| INSTRUCTIONS FOR THE TASK |
Return the lines below that carry the word "caption".

**** RECORDED DATA ****

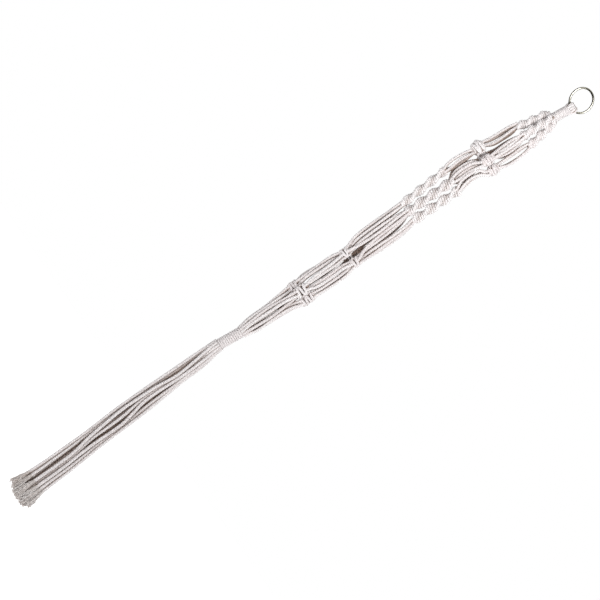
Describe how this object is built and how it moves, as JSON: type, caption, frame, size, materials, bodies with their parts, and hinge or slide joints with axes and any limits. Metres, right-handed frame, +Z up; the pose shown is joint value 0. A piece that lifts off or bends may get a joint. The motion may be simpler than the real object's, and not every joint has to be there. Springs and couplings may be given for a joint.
{
  "type": "hanging macrame planter",
  "caption": "Closed macrame plant hanger: a metal ring, knotted cotton arms that open round a pot, a binding and a long tassel of loose strands.",
  "frame": {"origin": "where a hook bears on the inside of the ring, at its top", "axes": "+Z up along the hanger, which hangs down from the origin; +X across it, with the arm named right on that side; +Y away from the arm named front"},
  "size_m": [0.0663, 0.0346, 1.0533],
  "materials": {
    "polished_ring": "polished nickel-plated steel wire",
    "cotton_cord": "natural off-white cotton, three plies, matt"
  },
  "bodies": {
    "ring": {"ring": "polished_ring"},
    "eye": {"cord_eye": "cotton_cord"},
    "neck": {"neck_wrap": "cotton_cord", "upper_sennit_right": "cotton_cord", "upper_sennit_back": "cotton_cord", "upper_sennit_left": "cotton_cord", "upper_sennit_front": "cotton_cord"},
    "berries": {"upper_strands_right": "cotton_cord", "upper_strands_back": "cotton_cord", "upper_strands_left": "cotton_cord", "upper_strands_front": "cotton_cord", "berry_knot_right": "cotton_cord", "berry_knot_back": "cotton_cord", "berry_knot_left": "cotton_cord", "berry_knot_front": "cotton_cord"},
    "spirals": {"middle_strands_right": "cotton_cord", "middle_strands_back": "cotton_cord", "middle_strands_left": "cotton_cord", "middle_strands_front": "cotton_cord", "spiral_sennit_right": "cotton_cord", "spiral_sennit_back": "cotton_cord", "spiral_sennit_left": "cotton_cord", "spiral_sennit_front": "cotton_cord"},
    "first_row": {"long_strands_right": "cotton_cord", "long_strands_back": "cotton_cord", "long_strands_left": "cotton_cord", "long_strands_front": "cotton_cord", "first_row_knot_back_right": "cotton_cord", "first_row_knot_back_left": "cotton_cord", "first_row_knot_front_left": "cotton_cord", "first_row_knot_front_right": "cotton_cord"},
    "second_row": {"net_strands_back_right": "cotton_cord", "net_strands_back_left": "cotton_cord", "net_strands_front_left": "cotton_cord", "net_strands_front_right": "cotton_cord", "second_row_knot_right": "cotton_cord", "second_row_knot_back": "cotton_cord", "second_row_knot_left": "cotton_cord", "second_row_knot_front": "cotton_cord"},
    "binding": {"gather_strands_right": "cotton_cord", "gather_strands_back": "cotton_cord", "gather_strands_left": "cotton_cord", "gather_strands_front": "cotton_cord", "bottom_wrap": "cotton_cord"},
    "tassel": {"tassel_strand_01": "cotton_cord", "tassel_strand_02": "cotton_cord", "tassel_strand_03": "cotton_cord", "tassel_strand_04": "cotton_cord", "tassel_strand_05": "cotton_cord", "tassel_strand_06": "cotton_cord", "tassel_strand_07": "cotton_cord", "tassel_strand_08": "cotton_cord", "tassel_strand_09": "cotton_cord", "tassel_strand_10": "cotton_cord", "tassel_strand_11": "cotton_cord", "tassel_strand_12": "cotton_cord", "tassel_strand_13": "cotton_cord", "tassel_strand_14": "cotton_cord", "tassel_strand_15": "cotton_cord", "tassel_strand_16": "cotton_cord"}
  },
  "joints": [
    {"name": "eye_round_ring", "type": "hinge", "parent": "ring", "child": "eye", "pos_m": [0, 0, -0.0175], "axis": [-0.4226, 0.9063, 0], "continuous": true},
    {"name": "neck_swing", "type": "hinge", "parent": "eye", "child": "neck", "pos_m": [0, 0, -0.03665], "axis": [0.9063, 0.4226, 0], "range_deg": [-90, 90]},
    {"name": "upper_bend", "type": "hinge", "parent": "neck", "child": "berries", "pos_m": [-0.006, 0, -0.1469], "axis": [0, 1, 0], "range_deg": [-35, 35], "deforming": ["upper_strands_right", "upper_strands_back", "upper_strands_left", "upper_strands_front"]},
    {"name": "middle_bend", "type": "hinge", "parent": "berries", "child": "spirals", "pos_m": [-0.012, 0, -0.2212], "axis": [1, 0, 0], "range_deg": [-30, 30], "deforming": ["middle_strands_right", "middle_strands_back", "middle_strands_left", "middle_strands_front"]},
    {"name": "long_bend", "type": "hinge", "parent": "spirals", "child": "first_row", "pos_m": [-0.008, 0, -0.3779], "axis": [0, 1, 0], "range_deg": [-60, 60], "deforming": ["long_strands_right", "long_strands_back", "long_strands_left", "long_strands_front"]},
    {"name": "net_bend", "type": "hinge", "parent": "first_row", "child": "second_row", "pos_m": [-0.005, 0, -0.4799], "axis": [1, 0, 0], "range_deg": [-45, 45], "deforming": ["net_strands_back_right", "net_strands_back_left", "net_strands_front_left", "net_strands_front_right"]},
    {"name": "gather_bend", "type": "hinge", "parent": "second_row", "child": "binding", "pos_m": [-0.006, 0, -0.5839], "axis": [0, 1, 0], "range_deg": [-60, 60], "deforming": ["gather_strands_right", "gather_strands_back", "gather_strands_left", "gather_strands_front"]},
    {"name": "tassel_swing", "type": "hinge", "parent": "binding", "child": "tassel", "pos_m": [-0.0096, 0, -0.6789], "axis": [1, 0, 0], "range_deg": [-75, 75], "deforming": ["tassel_strand_01", "tassel_strand_02", "tassel_strand_03", "tassel_strand_04", "tassel_strand_05", "tassel_strand_06", "tassel_strand_07", "tassel_strand_08", "tassel_strand_09", "tassel_strand_10", "tassel_strand_11", "tassel_strand_12", "tassel_strand_13", "tassel_strand_14", "tassel_strand_15", "tassel_strand_16"]}
  ]
}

****

| SOLUTION TO THE EXERCISE |
Describe how this object is built and how it moves, as JSON: type, caption, frame, size, materials, bodies with their parts, and hinge or slide joints with axes and any limits. Metres, right-handed frame, +Z up; the pose shown is joint value 0. A piece that lifts off or bends may get a joint. The motion may be simpler than the real object's, and not every joint has to be there. Springs and couplings may be given for a joint.
  "caption": "Closed macrame plant hanger: a metal ring, knotted cotton arms that open round a pot, a binding and a long tassel of loose strands.",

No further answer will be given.